The music used for the echo was an arrangement I wrote (for French horn and trumpet) of this beautiful caoineadh (Irish lament).  I went into a-lot of the historical detail of the echo in this previous blogpost. These descriptions of the echo at the cliffs of the Eagle's Nest use large dollops of hyperbole.  A cannon was fired in times pasts, it was set off after the final echoes of music subsided to rupture the silence with heart pumping sound. The following extract detailing that cannon fire is from an 1834 "Guide to Killarney and Glengariff" by George Newenham Wright.
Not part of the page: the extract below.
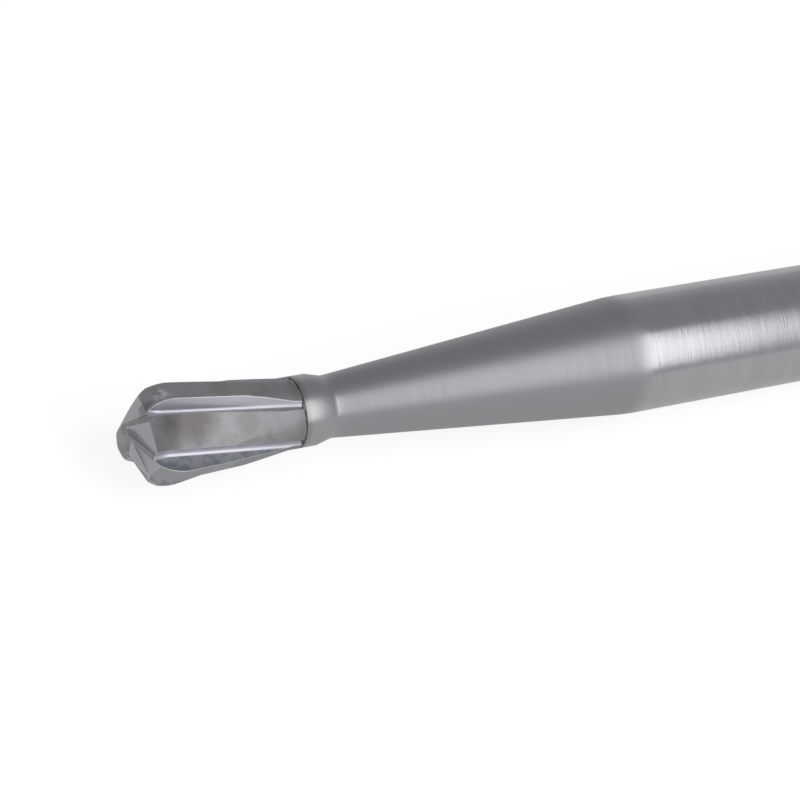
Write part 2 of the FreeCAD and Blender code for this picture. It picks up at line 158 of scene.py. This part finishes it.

"It is from this sublime and stupendous rock the sound is returned in so miraculous a manner, that it is considered one of the most singular phenomena in existence. A small hillock on the opposite side of the river, usually called the "Station for Audience," is used as the resting place of a paterara, which is carried in the boat from Killarney: the gunner is placed on one side of the hillock and the auditor on the other, and upon the discharge of the piece, a roaring is heard in the bosom of the opposite mountain, like a peal of thunder, or the discharge of a train of artillery, and this echo is multiplied a number of times, after which it gradually fades away like the rolling of distant thunder. The exact residence of the eagle may be distinguished by a black mark near the vertex of the rock, and the noble inhabitant is frequently seen soaring above the heads of passengers on the river, and directing their admiring gaze towards his inaccessible retreat. The sound of a musical instrument produces reverberations of quite a different character from that of the musket or small cannon. The only instrument that can be procured at Killarney is a bugle, which is peculiarly appropriate for the production of echoes."


The image above is of Sean Looney (co-producer) on one of our many expeditions to the Eagle's Nest in search of its echos. Macalla Chill Áirne will be released in the summer of 2021.